The Inbetweeners 2Wednesday 06 Aug 2014
Director: Damon Beesley, Iain Morris
Starring: Simon Bird, Blake Harrison, Joe Thomas, James Buckley, Tamla Kari, Freddie Stroma, Emily Berrington, Daisy Ridley
Duration: 96 minutes
Back on a mission to out gross (£45m at the British box office) the first one, out-Farrelly The Farrellys, and gross out pretty much every US high school comedy ever, the Inbetweeners return for a Pommes on tour trip to Oz.
But how can pompous Will, prima donna Simon, gormless beanpole Neil, and Billy Liar-on-steroids Jay possibly hope to compete with a country that has elevated low-born crudity into a true linguistic art form?
The Outback, Down Under . . . (hur, hur), the filthy puns are served up here like shrimps on the barbie and the writing team of Iain Morris and Damon Beesley (who also direct this patchy follow-up) don't disappoint on that score.
New levels of scatology are eh, plumbed, fresh doses of public humiliation are dished up, and there is one utterly bizarre scene in the Outback that will either leave you deeply traumatised or, well, doing a bit of wee in your pants.
We catch up with the boys to find Will and Si as freshers in Uni, happy-go-mucky Neil in a dead-end job trundling along in blissful oblivion, and Jay living it up in Oz, bedding the Minogues in his new mansion, and working as a superstar DJ in Sydney's coolest club.
Yeah, right. There's nothing for it than to get the hell Down Under and join Jay in his Shangri-La of endless sun, sex, and more sex. This is where Inbetweeners 2 follows the blueprint of the first movie with a slightly depressing inevitability.
The boys fetch up in local tourist magnet Splash World and slum it at a backpackers lodge in Byron Bay, where there is much fun to be had with the idiotic upper class bores on the spiritual trail. And once again, a gorgeous posh bird fancies king loser Will.

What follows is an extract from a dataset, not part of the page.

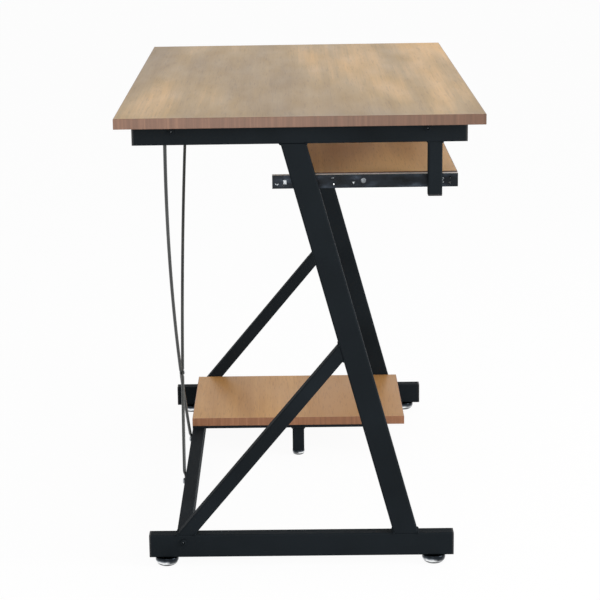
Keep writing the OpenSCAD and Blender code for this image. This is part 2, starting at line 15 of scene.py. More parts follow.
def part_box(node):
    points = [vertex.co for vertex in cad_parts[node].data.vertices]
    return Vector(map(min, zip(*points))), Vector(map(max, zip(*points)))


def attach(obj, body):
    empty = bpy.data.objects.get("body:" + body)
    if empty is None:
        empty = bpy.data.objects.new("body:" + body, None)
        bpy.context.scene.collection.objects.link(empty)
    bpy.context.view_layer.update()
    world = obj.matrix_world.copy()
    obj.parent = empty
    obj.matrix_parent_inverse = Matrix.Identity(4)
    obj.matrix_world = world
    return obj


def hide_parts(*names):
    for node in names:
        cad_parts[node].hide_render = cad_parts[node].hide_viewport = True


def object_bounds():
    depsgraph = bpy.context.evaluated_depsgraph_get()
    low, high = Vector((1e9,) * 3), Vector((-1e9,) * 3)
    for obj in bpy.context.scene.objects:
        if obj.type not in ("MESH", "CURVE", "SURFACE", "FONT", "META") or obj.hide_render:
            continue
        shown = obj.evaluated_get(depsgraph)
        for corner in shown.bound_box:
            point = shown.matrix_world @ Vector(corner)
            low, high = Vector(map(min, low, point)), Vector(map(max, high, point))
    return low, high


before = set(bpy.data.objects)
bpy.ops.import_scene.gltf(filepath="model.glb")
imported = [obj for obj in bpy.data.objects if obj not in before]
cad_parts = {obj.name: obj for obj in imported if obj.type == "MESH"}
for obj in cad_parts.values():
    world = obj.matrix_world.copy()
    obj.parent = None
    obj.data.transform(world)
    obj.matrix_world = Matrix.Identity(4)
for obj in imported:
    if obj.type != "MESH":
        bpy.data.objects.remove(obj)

cad_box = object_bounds()
MM = 0.001
NEAR = 1e-5  # metres within which two places count as the same


def put(name, data):
    """A new object in the scene, at the origin."""
    made = bpy.data.objects.new(name, data)
    bpy.context.scene.collection.objects.link(made)
    return made


# ---- camera ----

# The short end of the desk is seen square on, from a little above the desktop.
CAMERA_PLACE = (-3.5500, 0.0141, 1.2315)
CAMERA_TURN = (1.110, 13.915, -0.979)  # yaw, pitch and roll in degrees

camera_data = bpy.data.cameras.new("camera")
camera_data.lens = 116.77
camera_data.sensor_width = 36
camera_data.shift_x = 0.0733
camera_data.clip_end = 50
camera = put("camera", camera_data)
yaw, pitch, roll = (math.radians(a) for a in CAMERA_TURN)
aim = Euler((math.pi / 2 - pitch, 0, yaw - math.pi / 2)).to_matrix() @ Matrix.Rotation(roll, 3, "Z")
camera.matrix_world = Matrix.Translation(CAMERA_PLACE) @ aim.to_4x4()
bpy.context.scene.camera = camera


# ---- materials ----

# Sockets of a colour Mix node, which share their names with others: its share, two colours, result.
MIX_SHARE, MIX_FIRST, MIX_SECOND, MIXED = 0, 6, 7, 2
# Nearly all values of a Noise node lie between these two.
NOISE_LOW, NOISE_HIGH = 0.3, 0.7
FROM_NOISE = {"From Min": NOISE_LOW, "From Max": NOISE_HIGH}
PORE_BROWN = "7a5a44"
# the dark grey of the patches of painted reflection on the chrome bowls
PAINTED_REFLECTION_GREY = "24282d"
# the near white of the painted highlight on the slides' lips
PAINTED_HIGHLIGHT_WHITE = "f6f7f7"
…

Meanwhile, simpering Simon is being whipped via Skype by his psycho girlfriend, Lucy, a young lady who keeps him under her thumb, even though he's 10,000 miles away, by microwaving his favourite trainers and cutting up his hoodies with a manic glint in her eye.
There are certainly laughs to be had but they are variations on the laughs we've already had with the excellent Inbetweeners TV series and the surprisingly great first movie. The foursome are all hurtling toward 30 but nobody really wants them to finally bridge that gap between boyhood and manhood.
Childish things are not put away here, which is fine, but quite a few of the gags are left hanging in the dead heat, and the over-reliance on knob jokes (mostly visual) soon loses the limited shock value.
Same plot - different country. It's fouler and filthier for sure; it's just not funnier. Sad to say, In Betweeners 2 is fair to middling.